The probability distribution of the quantum walk with different types of random coin operations. (a) The strength of disorder is 100% for both temporal and spatial disorder, the inset plot shows the histogram of random coin operations sampled uniformly over the interval \([0,\frac{\pi }{2}]\). (b) The strength of disorder is 50%, leading to localization weaker than (a) the inset plots shows the histogram with a peak at \(\theta =\frac{\pi }{4}\) chosen predominantly over the rest of the values.

Discussion and Conclusion

We have shown that the Markovian disorder in the form of white noise in quantum walks enhances non-Markovian behavior in the dynamics. In particular, we have shown that the increase in non-Markovian behavior is noticeably higher for spatial disorder which results in Anderson localization when compared to temporal disorder which leads to weak localization. With this we have shown that the nature of localization in the position space can be analyzed from its non-Markovian behavior obtained by monitoring the information backflow in reduced system. The non-Markovian nature of the quantum walk dynamics can be viewed as a potential resource, which can be exploited in various metrological applications to probe the dynamics of complex many body systems51.

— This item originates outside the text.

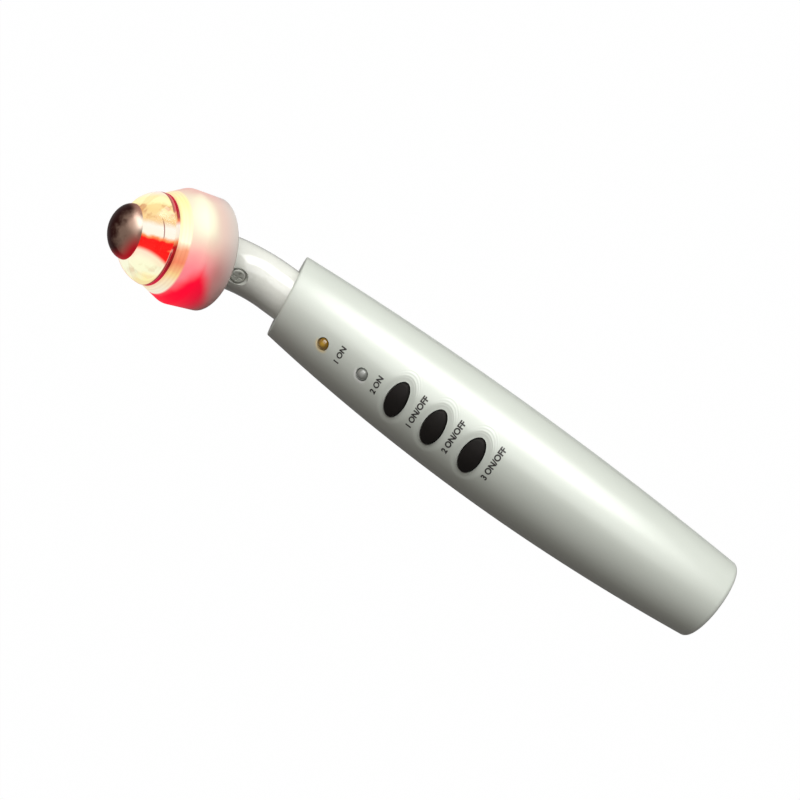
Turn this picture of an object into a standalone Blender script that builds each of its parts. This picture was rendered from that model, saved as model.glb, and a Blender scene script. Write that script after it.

Another interesting observation that is a fall out of this work is the contrasting behavior of entanglement and non-Markovianity in the presence of spatial disorder. While both spatial and temporal disorder can enhance information backflow, enhancement of entanglement between the position and coin degrees of freedom is possible only with temporal disorder. These observations need further investigations to discern the usefulness of different types of disorder that can be engineered to enhance different properties of the system.